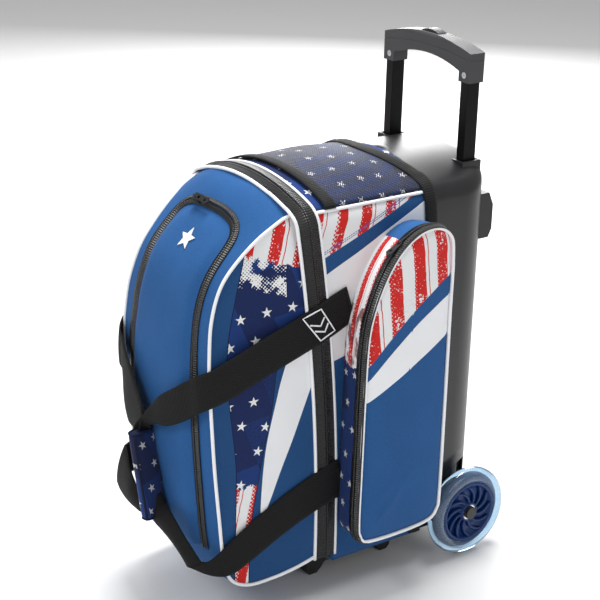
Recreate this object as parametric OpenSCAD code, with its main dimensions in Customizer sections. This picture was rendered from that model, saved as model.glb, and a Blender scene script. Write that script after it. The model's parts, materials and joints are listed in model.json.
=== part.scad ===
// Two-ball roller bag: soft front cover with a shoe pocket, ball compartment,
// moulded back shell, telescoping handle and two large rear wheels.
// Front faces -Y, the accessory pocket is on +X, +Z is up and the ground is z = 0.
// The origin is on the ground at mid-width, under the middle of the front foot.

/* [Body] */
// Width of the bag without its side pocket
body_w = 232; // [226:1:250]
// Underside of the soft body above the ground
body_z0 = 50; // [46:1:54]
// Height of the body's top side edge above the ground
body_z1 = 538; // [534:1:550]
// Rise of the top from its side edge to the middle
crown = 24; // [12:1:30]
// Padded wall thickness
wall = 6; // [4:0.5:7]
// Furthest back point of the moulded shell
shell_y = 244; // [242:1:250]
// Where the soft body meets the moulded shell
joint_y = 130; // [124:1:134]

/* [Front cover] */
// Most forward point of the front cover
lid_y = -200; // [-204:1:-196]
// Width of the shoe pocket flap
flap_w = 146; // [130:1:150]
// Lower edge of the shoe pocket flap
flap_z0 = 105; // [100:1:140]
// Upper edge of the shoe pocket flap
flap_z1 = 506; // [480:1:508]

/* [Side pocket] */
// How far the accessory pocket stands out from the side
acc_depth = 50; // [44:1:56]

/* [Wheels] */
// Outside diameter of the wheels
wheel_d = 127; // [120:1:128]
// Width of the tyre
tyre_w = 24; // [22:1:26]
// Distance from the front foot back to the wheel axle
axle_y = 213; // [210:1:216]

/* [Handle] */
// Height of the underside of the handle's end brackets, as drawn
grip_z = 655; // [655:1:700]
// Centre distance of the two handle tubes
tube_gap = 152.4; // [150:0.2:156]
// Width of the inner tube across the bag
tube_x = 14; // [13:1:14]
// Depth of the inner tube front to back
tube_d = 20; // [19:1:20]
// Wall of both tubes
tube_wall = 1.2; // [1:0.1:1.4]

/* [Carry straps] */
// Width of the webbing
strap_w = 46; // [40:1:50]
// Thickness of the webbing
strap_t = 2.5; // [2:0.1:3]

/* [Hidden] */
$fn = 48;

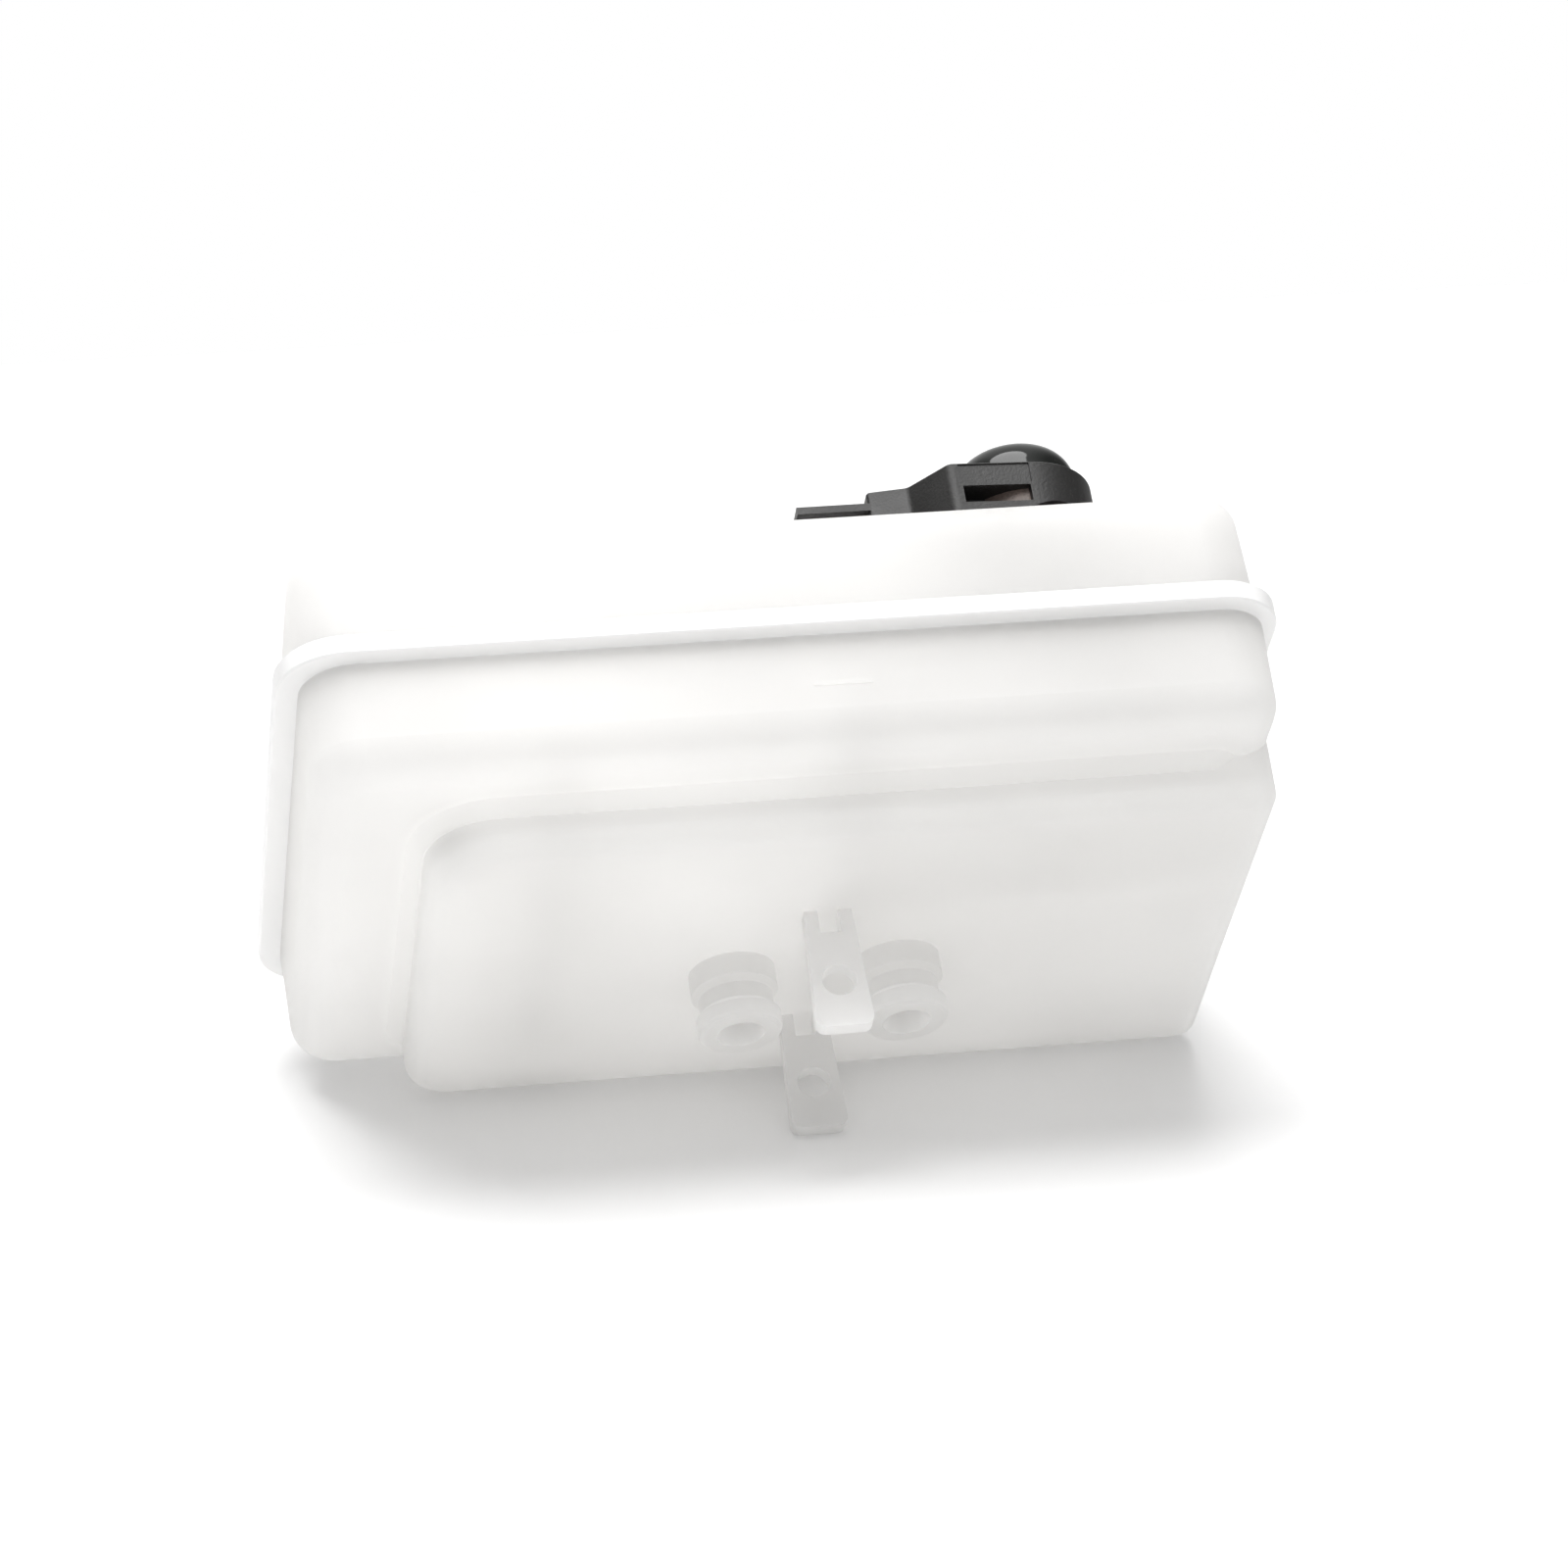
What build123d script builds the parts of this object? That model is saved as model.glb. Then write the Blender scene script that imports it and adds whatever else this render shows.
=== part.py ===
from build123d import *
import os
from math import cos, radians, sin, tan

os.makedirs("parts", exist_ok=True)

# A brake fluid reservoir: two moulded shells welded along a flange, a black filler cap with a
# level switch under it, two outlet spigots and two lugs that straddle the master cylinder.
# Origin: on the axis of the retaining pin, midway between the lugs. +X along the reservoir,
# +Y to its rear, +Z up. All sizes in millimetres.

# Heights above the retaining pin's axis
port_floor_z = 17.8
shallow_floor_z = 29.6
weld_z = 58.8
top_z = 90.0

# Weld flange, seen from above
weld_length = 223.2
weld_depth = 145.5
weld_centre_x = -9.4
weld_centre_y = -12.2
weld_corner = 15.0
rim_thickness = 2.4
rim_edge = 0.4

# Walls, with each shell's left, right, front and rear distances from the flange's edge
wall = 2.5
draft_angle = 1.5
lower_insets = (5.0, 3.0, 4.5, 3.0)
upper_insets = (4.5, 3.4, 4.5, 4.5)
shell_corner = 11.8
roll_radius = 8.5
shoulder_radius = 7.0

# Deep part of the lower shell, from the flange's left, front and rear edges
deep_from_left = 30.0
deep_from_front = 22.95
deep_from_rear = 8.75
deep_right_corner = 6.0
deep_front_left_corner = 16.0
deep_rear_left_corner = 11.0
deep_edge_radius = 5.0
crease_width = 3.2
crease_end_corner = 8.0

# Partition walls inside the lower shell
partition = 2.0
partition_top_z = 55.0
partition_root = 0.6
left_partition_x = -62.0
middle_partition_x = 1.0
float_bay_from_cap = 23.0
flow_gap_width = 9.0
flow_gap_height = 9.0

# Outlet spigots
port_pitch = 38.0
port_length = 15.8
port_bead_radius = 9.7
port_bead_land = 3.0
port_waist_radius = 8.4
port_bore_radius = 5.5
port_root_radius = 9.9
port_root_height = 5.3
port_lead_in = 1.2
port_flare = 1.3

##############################

### [Problem to work on]
Copy out exactly the lines from the one containing "What build123d script" to the one containing "rim_edge = 0.4", both ends inclusive.

### [Written answer]
What build123d script builds the parts of this object? That model is saved as model.glb. Then write the Blender scene script that imports it and adds whatever else this render shows.
=== part.py ===
from build123d import *
import os
from math import cos, radians, sin, tan

os.makedirs("parts", exist_ok=True)

# A brake fluid reservoir: two moulded shells welded along a flange, a black filler cap with a
# level switch under it, two outlet spigots and two lugs that straddle the master cylinder.
# Origin: on the axis of the retaining pin, midway between the lugs. +X along the reservoir,
# +Y to its rear, +Z up. All sizes in millimetres.

# Heights above the retaining pin's axis
port_floor_z = 17.8
shallow_floor_z = 29.6
weld_z = 58.8
top_z = 90.0

# Weld flange, seen from above
weld_length = 223.2
weld_depth = 145.5
weld_centre_x = -9.4
weld_centre_y = -12.2
weld_corner = 15.0
rim_thickness = 2.4
rim_edge = 0.4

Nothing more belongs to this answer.